COLLECTED DATA »
[start]
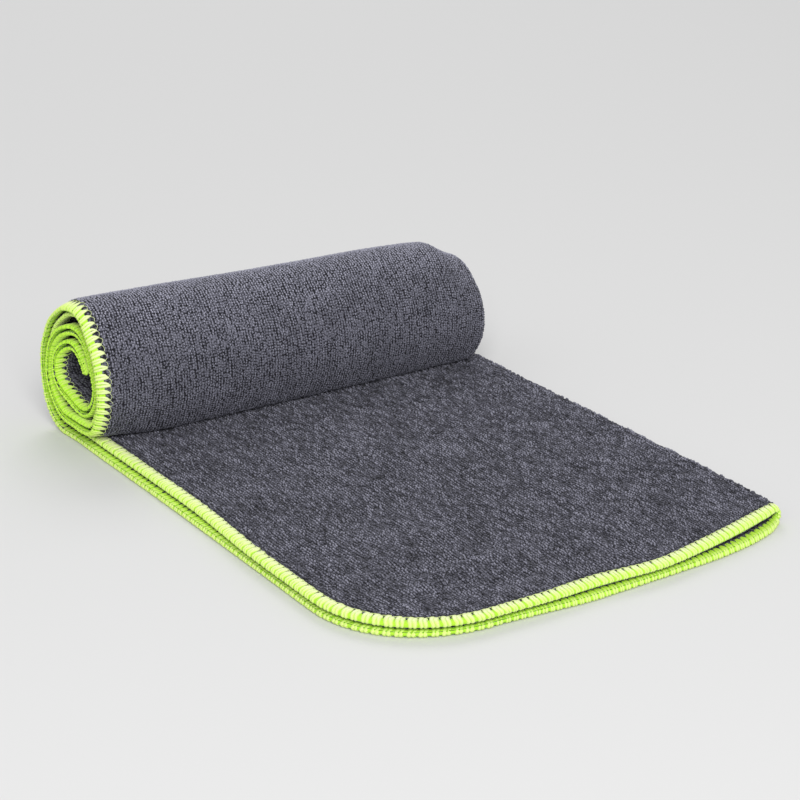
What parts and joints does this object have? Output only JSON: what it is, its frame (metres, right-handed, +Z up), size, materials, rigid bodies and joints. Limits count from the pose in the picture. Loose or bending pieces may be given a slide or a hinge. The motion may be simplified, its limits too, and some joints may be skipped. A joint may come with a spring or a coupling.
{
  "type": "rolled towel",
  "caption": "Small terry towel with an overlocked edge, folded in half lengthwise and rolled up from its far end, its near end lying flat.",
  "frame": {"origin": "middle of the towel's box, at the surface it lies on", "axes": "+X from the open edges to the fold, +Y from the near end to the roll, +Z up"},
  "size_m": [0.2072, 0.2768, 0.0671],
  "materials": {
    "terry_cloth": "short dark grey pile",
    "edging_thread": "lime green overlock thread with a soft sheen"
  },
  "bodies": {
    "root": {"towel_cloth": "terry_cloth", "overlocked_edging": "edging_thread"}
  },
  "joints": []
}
[end]
WORK INSTRUCTIONS » Repeat the lines above exactly.

FINISHED EXERCISE »
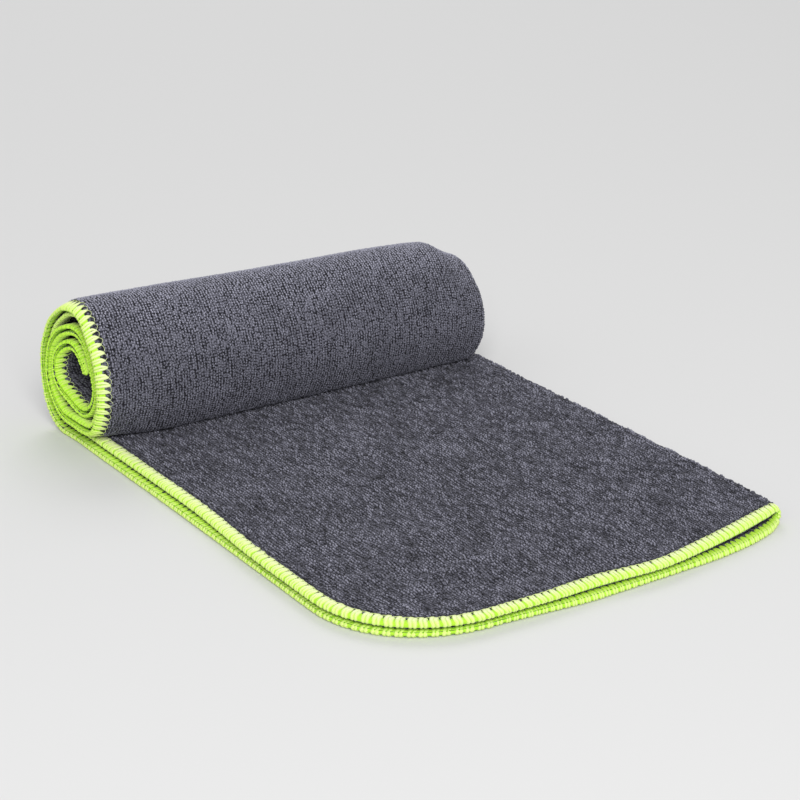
What parts and joints does this object have? Output only JSON: what it is, its frame (metres, right-handed, +Z up), size, materials, rigid bodies and joints. Limits count from the pose in the picture. Loose or bending pieces may be given a slide or a hinge. The motion may be simplified, its limits too, and some joints may be skipped. A joint may come with a spring or a coupling.
{
  "type": "rolled towel",
  "caption": "Small terry towel with an overlocked edge, folded in half lengthwise and rolled up from its far end, its near end lying flat.",
  "frame": {"origin": "middle of the towel's box, at the surface it lies on", "axes": "+X from the open edges to the fold, +Y from the near end to the roll, +Z up"},
  "size_m": [0.2072, 0.2768, 0.0671],
  "materials": {
    "terry_cloth": "short dark grey pile",
    "edging_thread": "lime green overlock thread with a soft sheen"
  },
  "bodies": {
    "root": {"towel_cloth": "terry_cloth", "overlocked_edging": "edging_thread"}
  },
  "joints": []
}